What message does Plato's Allegory of the Cave convey?
What if everything you believed was just a shadow on the wall? 🕳️ Plato’s Allegory of the Cave is more than just a story—it’s a roadmap for awakening in a world flooded with illusions. In this blog, we explore how this ancient parable uncovers truths about knowledge, leadership, education, and our modern digital cave. From philosophical enlightenment to social media echo chambers, from Socrates to AI, this post breaks down why Plato’s cave remains more relevant than ever.
PSIR
7/31/20252 min read


In The Republic, Plato paints a striking image: prisoners chained in a cave, mistaking flickering shadows for reality. One escapes, sees the sun, and learns the truth—only to return and be mocked by the others. This is not just a story; it’s a metaphor for the journey from ignorance to knowledge.
📚 Layers of Meaning in the Cave
1. Epistemological – Journey from illusion (eikasia) to true knowledge (episteme)
2. Political – Role of the enlightened in governance (birth of the Philosopher King)
3. Metaphysical – Contrast between sensible world and the world of Forms
The sun = Form of the Good (source of truth)
The shadows = Perceived reality (opinions, hearsay)
The freed prisoner = Philosopher seeking wisdom and duty-bound to return
🔄 The Stages of Enlightenment
1️⃣ Shadows on the Wall
Experience: Living in ignorance and illusions
Plato’s Concept: Eikasia (imagination or illusion)
2️⃣ Firelight (Inside the Cave)
Experience: Gaining partial awareness, accepting appearances
Plato’s Concept: Pistis (belief without understanding)
3️⃣ Outside the Cave
Experience: Awakening to reality, rational understanding begins
Plato’s Concept: Dianoia (discursive reasoning)
4️⃣ Seeing the Sun
Experience: Full enlightenment, grasping truth and goodness
Plato’s Concept: Noesis (pure intellect, philosophical insight)
🧠 Core Message:
True education isn’t about stuffing the mind with facts—it’s about turning the soul from illusion toward truth and wisdom.

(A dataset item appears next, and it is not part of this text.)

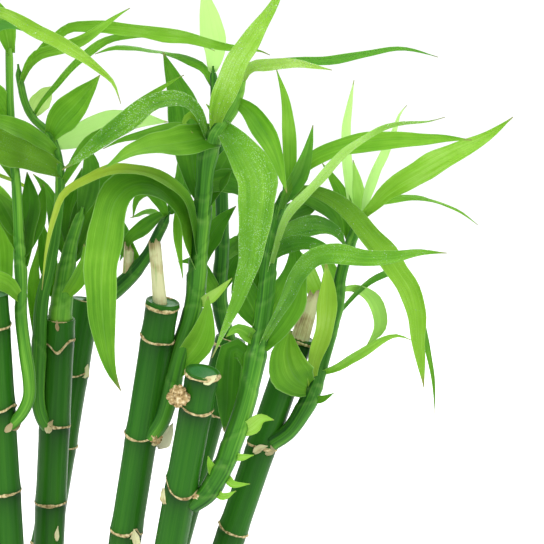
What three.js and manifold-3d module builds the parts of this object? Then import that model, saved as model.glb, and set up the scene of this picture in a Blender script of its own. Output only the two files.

🏛️ The Philosopher’s Burden: Knowledge & Social Responsibility
The freed prisoner returns—but is ridiculed.
Plato suggests that the wise must rule, even if society resists them.
Echoes in real life: Gandhi, Galileo, Kalam—truth-tellers often face hostility.
🧩 Challenge: Can truth guide leadership without becoming authoritarian?
⚠️ Critique: Is Plato Too Elitist?
Critics, including Karl Popper, argue:
Only a few can be enlightened? → Undemocratic
Philosopher Kings rule by truth? → Paternalistic
Shadows are lies but comforting → Reality can be destabilizing
🗳️ Modern View: Participatory democracy values collective wisdom, not elite rule.
📱 The Digital Cave: Plato in the Age of AI & Social Media
Shadows today = Echo chambers, deepfakes, algorithmic bias
The illusion of truth = Confirmation bias
Fire = Media/tech giants curating reality
Sunlight = Critical thinking, digital literacy
🧠 Lesson: True freedom lies in questioning—not scrolling.
🌍 Cross-Cultural Echoes
🕉️ In Indian philosophy:
Maya (illusion) mirrors Plato’s shadows
Vidya vs Avidya (knowledge vs ignorance)
“Tamaso ma jyotirgamaya” – From darkness to light
Universal theme: Liberation through insight.
🔄 Transformation as the Core Message
Inner change: Intellectual + moral + emotional
Outer change: Reformers challenge systems (Gandhi, MLK, environmentalists)
Social progress: Built on truth-seekers daring to “go outside the cave”
🧠 Growth = Unlearning illusions + striving for higher truth
💡 Closing Thought: From Chains to Clarity
Plato’s cave reminds us:
“To be educated is not to know more, but to see more clearly.”
We all live in some kind of cave—of tradition, ideology, or distraction. The question is:
Will we stay with the shadows, or dare to face the sun?
🌞 Break the chains. Step into the light. Then return with truth—no matter the cost.